— DATA PROVIDED —
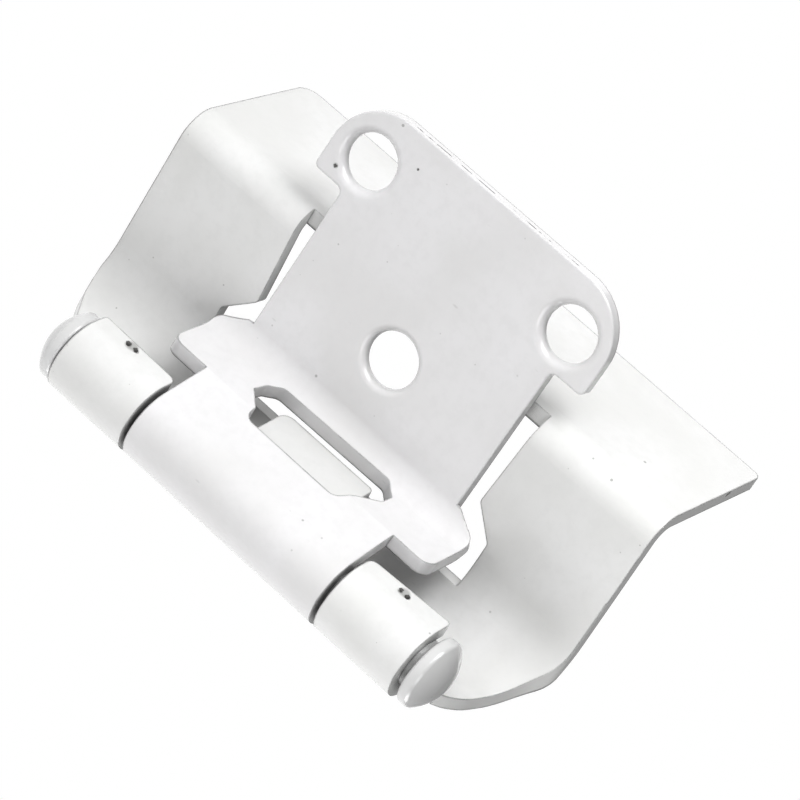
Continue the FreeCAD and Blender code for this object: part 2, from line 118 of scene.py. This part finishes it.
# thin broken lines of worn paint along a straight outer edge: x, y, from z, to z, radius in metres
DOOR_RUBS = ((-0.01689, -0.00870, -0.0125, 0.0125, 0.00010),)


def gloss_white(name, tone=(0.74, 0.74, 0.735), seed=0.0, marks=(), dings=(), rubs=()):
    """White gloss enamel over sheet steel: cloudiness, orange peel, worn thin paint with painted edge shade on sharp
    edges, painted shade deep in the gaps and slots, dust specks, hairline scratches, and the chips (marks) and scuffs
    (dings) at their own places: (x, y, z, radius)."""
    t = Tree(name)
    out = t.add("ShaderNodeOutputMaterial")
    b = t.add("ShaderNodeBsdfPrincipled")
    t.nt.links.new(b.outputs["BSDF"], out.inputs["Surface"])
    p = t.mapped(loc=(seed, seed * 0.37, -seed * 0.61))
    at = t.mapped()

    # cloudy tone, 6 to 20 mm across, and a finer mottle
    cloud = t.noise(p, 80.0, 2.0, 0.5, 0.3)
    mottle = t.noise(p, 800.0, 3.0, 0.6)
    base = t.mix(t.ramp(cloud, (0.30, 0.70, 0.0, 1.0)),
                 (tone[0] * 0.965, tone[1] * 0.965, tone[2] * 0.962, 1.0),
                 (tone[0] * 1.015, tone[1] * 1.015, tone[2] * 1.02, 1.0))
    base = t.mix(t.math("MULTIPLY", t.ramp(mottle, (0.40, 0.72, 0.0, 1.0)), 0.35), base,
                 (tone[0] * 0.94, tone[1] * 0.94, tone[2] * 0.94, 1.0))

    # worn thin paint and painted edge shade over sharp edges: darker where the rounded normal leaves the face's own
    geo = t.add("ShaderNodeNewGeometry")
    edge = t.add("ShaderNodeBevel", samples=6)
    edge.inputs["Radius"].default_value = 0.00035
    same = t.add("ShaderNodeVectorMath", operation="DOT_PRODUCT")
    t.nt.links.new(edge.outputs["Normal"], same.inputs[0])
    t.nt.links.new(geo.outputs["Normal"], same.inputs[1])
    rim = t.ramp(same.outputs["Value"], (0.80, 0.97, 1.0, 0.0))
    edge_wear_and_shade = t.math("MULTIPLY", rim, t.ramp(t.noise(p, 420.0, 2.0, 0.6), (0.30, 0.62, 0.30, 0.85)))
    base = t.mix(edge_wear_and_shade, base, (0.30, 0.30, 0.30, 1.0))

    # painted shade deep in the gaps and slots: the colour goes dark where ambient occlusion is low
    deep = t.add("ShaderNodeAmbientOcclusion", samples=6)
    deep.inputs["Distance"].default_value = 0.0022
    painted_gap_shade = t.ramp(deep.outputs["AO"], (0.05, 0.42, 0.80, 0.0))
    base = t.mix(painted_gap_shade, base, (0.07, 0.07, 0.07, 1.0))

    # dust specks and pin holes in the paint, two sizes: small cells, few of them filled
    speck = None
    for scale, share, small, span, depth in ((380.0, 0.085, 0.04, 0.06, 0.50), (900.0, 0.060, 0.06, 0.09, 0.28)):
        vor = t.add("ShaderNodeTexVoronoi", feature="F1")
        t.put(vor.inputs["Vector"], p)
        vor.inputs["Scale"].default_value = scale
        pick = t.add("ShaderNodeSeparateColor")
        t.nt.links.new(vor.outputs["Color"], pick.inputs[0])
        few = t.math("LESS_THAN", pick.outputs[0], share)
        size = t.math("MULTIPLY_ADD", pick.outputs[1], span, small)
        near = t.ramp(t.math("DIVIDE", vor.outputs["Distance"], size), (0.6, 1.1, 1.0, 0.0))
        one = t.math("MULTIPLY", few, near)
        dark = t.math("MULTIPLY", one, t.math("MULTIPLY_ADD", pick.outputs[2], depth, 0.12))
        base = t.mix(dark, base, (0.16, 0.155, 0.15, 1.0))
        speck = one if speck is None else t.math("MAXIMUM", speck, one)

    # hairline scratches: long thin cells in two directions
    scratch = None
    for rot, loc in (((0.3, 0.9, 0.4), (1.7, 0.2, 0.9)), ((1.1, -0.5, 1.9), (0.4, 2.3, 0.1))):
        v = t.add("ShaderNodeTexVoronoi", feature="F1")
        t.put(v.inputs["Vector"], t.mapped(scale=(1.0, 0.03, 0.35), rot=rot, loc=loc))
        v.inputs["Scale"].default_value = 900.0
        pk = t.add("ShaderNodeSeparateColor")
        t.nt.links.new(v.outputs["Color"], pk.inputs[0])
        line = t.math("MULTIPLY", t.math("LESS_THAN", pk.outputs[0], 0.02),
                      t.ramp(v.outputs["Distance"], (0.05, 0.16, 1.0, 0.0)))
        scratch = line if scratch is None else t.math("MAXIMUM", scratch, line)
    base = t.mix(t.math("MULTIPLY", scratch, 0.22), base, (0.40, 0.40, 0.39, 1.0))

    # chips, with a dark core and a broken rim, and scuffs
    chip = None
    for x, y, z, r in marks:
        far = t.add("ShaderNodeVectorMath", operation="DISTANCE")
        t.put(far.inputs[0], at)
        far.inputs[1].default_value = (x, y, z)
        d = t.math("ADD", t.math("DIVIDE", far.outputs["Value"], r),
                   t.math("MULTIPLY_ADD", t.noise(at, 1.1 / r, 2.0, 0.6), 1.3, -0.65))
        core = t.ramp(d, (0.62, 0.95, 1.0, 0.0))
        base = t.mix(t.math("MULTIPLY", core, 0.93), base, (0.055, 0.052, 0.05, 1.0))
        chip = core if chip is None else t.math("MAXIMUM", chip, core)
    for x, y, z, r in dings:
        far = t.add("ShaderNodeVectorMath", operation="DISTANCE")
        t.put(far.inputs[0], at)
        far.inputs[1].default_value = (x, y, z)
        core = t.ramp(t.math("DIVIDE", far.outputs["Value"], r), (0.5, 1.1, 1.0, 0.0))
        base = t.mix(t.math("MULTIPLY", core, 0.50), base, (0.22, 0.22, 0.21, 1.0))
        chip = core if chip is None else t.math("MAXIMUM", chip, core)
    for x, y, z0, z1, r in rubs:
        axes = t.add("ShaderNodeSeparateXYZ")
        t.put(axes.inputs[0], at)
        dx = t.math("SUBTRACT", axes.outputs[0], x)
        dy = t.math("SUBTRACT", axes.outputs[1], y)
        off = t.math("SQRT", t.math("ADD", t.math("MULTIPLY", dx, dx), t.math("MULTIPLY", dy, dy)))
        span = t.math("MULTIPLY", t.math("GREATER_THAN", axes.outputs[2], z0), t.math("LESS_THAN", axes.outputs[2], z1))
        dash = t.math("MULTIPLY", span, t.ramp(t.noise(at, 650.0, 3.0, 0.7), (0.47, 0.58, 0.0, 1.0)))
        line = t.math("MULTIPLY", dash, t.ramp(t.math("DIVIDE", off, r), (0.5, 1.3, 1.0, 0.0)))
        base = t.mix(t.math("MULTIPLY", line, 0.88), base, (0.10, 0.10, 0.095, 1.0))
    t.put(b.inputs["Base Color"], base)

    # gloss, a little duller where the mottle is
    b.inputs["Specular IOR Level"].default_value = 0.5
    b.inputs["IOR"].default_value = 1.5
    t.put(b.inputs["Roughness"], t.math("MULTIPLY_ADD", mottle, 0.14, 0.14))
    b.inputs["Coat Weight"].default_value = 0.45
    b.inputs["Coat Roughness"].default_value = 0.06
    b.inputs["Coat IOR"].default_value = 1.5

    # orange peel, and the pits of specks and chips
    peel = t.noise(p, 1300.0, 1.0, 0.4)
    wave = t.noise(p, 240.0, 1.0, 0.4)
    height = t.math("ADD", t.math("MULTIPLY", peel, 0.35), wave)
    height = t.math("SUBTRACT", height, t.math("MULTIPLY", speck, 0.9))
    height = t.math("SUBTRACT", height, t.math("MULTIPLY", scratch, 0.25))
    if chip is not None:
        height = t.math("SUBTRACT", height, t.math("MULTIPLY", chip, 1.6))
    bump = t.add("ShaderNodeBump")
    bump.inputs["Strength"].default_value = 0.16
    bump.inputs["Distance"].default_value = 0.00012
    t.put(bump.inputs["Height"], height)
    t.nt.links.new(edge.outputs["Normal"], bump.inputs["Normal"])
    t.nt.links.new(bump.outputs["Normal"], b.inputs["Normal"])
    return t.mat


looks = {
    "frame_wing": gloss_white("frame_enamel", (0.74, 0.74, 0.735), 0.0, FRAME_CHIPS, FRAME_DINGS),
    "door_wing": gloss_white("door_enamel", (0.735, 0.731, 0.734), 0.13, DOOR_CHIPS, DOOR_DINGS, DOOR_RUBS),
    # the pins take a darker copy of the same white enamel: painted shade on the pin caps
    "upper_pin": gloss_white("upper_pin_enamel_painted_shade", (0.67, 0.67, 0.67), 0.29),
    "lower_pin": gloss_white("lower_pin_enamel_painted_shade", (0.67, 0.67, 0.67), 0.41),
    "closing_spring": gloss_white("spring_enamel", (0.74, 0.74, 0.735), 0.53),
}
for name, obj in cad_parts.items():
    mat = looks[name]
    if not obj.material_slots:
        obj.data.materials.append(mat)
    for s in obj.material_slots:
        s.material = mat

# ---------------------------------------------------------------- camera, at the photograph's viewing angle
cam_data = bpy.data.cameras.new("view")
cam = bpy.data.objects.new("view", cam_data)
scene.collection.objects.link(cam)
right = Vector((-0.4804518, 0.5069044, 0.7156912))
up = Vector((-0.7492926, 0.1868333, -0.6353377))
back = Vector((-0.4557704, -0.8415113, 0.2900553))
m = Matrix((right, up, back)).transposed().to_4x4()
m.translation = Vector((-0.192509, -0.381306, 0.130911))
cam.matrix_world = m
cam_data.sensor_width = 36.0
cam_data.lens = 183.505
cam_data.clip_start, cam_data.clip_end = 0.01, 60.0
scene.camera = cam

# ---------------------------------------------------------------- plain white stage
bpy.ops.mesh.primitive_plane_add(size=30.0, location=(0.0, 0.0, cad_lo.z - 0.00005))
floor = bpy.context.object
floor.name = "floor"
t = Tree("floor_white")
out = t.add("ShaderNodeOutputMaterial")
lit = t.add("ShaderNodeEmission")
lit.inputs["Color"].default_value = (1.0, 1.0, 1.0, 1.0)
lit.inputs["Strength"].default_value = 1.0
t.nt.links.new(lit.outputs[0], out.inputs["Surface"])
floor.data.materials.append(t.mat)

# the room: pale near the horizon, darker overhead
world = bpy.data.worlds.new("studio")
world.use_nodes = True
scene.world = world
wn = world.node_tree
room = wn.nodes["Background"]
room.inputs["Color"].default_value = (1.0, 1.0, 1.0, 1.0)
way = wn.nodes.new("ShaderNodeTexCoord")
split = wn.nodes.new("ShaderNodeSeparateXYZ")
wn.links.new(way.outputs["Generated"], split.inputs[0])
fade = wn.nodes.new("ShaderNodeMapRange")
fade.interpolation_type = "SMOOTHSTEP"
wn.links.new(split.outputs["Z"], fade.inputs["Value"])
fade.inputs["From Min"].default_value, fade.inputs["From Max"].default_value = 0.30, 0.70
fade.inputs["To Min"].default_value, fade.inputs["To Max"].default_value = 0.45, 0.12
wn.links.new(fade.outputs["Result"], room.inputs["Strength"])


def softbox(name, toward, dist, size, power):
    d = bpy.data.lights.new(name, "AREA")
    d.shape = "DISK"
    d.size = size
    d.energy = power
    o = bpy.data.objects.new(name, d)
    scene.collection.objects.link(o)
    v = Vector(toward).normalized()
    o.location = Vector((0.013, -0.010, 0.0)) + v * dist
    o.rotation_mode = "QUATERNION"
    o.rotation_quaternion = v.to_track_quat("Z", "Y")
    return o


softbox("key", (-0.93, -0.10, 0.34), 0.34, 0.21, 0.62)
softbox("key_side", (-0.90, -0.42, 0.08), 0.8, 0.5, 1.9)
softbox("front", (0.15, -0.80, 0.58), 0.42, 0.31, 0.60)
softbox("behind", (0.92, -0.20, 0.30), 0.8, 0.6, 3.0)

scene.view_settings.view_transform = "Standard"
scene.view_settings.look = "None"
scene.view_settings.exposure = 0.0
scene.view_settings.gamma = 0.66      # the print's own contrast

— GIVEN PROBLEM —
Exactly repeat the lines above, from the opening line through the one with "DOOR_RUBS = ((-0.01689, -0.00870, -0.0125, 0.0125, 0.00010),)", and include nothing else.

— TASK RESPONSE —
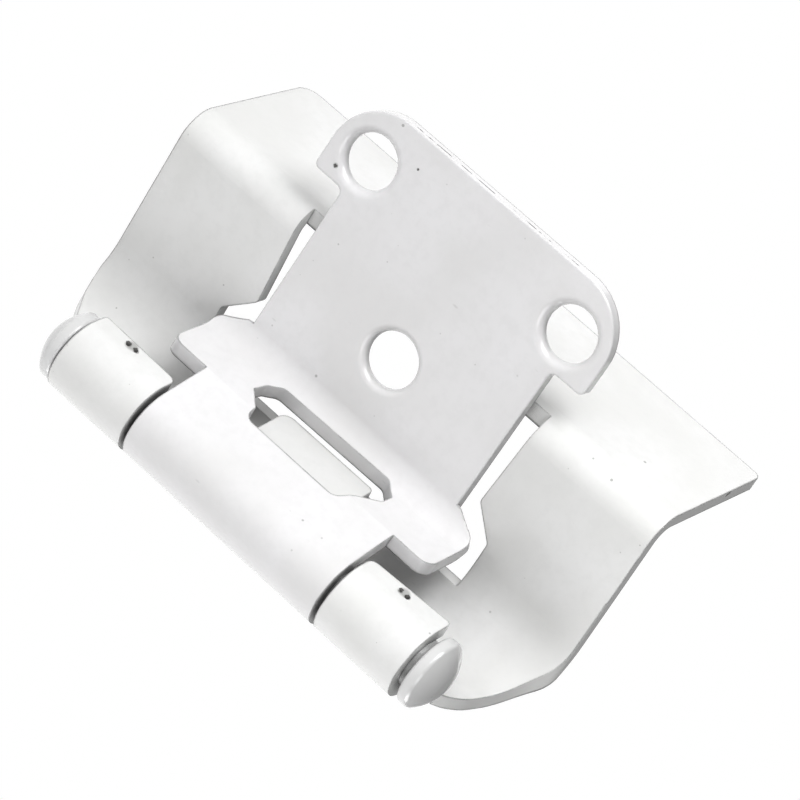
Continue the FreeCAD and Blender code for this object: part 2, from line 118 of scene.py. This part finishes it.
# thin broken lines of worn paint along a straight outer edge: x, y, from z, to z, radius in metres
DOOR_RUBS = ((-0.01689, -0.00870, -0.0125, 0.0125, 0.00010),)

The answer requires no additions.